Джинни до предела откинула спинку шезлонга и села рядом с отцом, разглядывая крону дерева, казавшуюся светло-голубой на фоне черного бархата ночного неба.

– Это только с шести до восьми, – объяснила она.

– Тогда нормально. Ты сама-то этого хочешь?

– Ага. Поэтому и согласилась.

– Молодец. Сколько заплатят?

– Не знаю, мы еще не обсуждали.

– Цыплят будем позже считать?

– Наверное.

Так они и сидели вместе, в молчании, еще несколько минут. Запись Моцарта подошла к концу, пленка щелкнула, музыка стихла.

– Тебе бы плеер и наушники, – сказала Джинни. – Чтобы не вставать каждый раз и не переворачивать кассету.

– Мне и не нужно. Я просто попрошу тебя – очень вежливо, – и ты все сделаешь.

– Размечтался, – рассмеялась она, вставая.

– Конечно.

– Просто перевернуть?

– Нет. Поставь ноктюрны Шопена. В исполнении Рубинштейна.

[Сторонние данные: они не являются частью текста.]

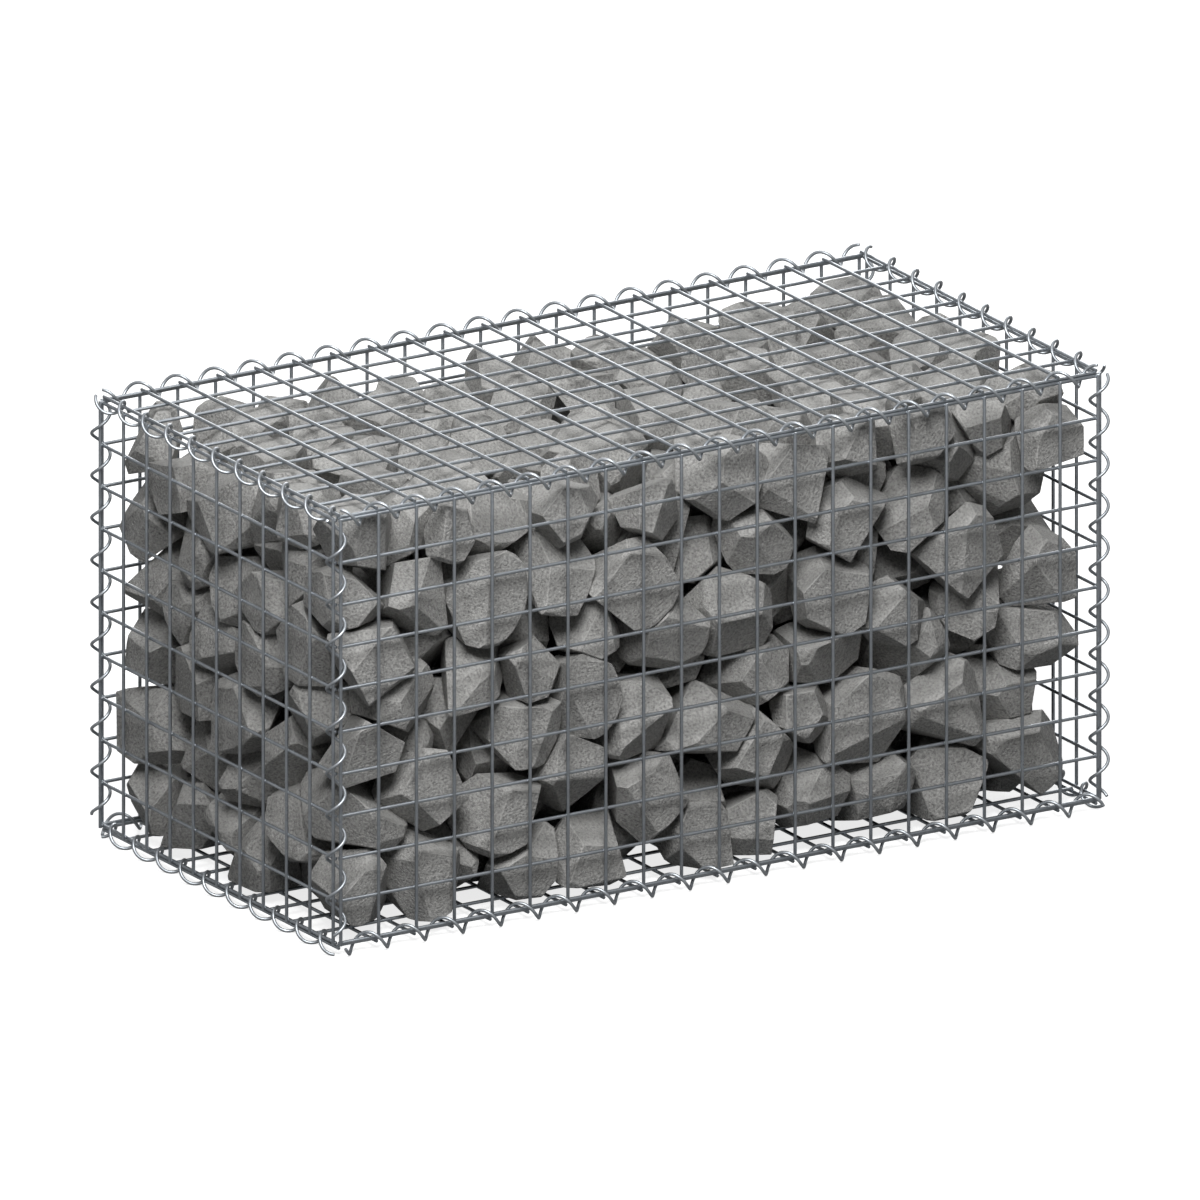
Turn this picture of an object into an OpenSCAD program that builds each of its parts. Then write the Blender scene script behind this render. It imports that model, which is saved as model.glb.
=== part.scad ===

Джинни зашла в дом, отыскала кассету и поставила в проигрыватель.

– И все же с наушниками было бы проще, – заметила она, возвращаясь к шезлонгу.

– Не хочу отключаться от окружающего мира. Хочу слышать музыку, которая мягко играет где-то на расстоянии, а вокруг царит ночь. Как будто она звучит из открытого окна большого дома на другой стороне озера.

– Ха! Ну ты и придумал, – фыркнула Джинни, хотя на самом деле этот образ ей очень понравился. Так легко было воссоздать его перед внутренним взором, написать, словно картину. Вот он обретает форму, и воображение работает так легко, обращаясь к сохранившимся в памяти изображениям зданий в классическом стиле, лужайкам перед ними. Бликам света на темной воде. Людей она запоминала плохо, а вот вещи – легко. Стоит только подумать о предмете или месте, как их детальное изображение – текстуры, размеры, тени – возникают в ее голове. Джинни так много о себе не знала; не знала она и о том, насколько это редкий дар, хотя уже начинала, пожалуй, догадываться.

Теплая ночь обнимала ее, пока она лежала в волшебном круге света под старым деревом, а ноктюрны Шопена плыли в воздухе над воображаемым озером. Рядом в гамаке лежал отец, и в эти минуты она чувствовала себя невероятно богатой. В мире столько всего – и столько всего странного, но они с папой так хорошо понимают друг друга – и так будет отныне и вовеки веков.

2

Сестра Рианнон

Рианнон Калверт, лучшая подруга Джинни, зашла к ней в гости в первый день летних каникул и рассказала странную историю.

Она жила в городе в нескольких километрах вверх по побережью; ее родители держали кафе под названием «Дракон». Джинни они нравились. Мистер Калверт был человеком энергичным и эксцентричным, то и дело поддававшимся импульсивным увлечениям. Он то начинал заниматься парусным спортом, то учился играть на гитаре, вкладываясь в каждое занятие со всей возможной страстью на протяжении нескольких месяцев, а потом так же неожиданно его бросая. В противоположность ему миссис Калверт была дамой разумной и терпеливой. Джинни нравилось бывать у них, потому что это была настоящая семья, в которой были папа и мама. Рианнон – тщеславная, ленивая, добрая и смешная – тоже ей нравилась.

Был разгар дня, понедельник, папа уже ушел на работу, а Джинни и Рианнон отправились на пляж и попытались искупаться в прохладной воде, а потом некоторое время жарились в лучах обжигающего солнца, прежде чем медленно вернуться в дом и расположиться в саду.

Рианнон устроилась в гамаке, ее длинные темные волосы шелковым водопадом спускались через его край. Джинни не раз пыталась нарисовать подругу, но так и не смогла передать на бумаге ее мягкую и ленивую грацию. Для этого, наверное, надо быть кем-то вроде Эдварда Бёрн-Джонса (Джинни только что прочитала о нем в книге о прерафаэлитах). Сама она предпочитала Пикассо и Ван-Гога. Вот только и они тоже не смогли бы нарисовать Рианнон. Что ж, нужно продолжать попытки.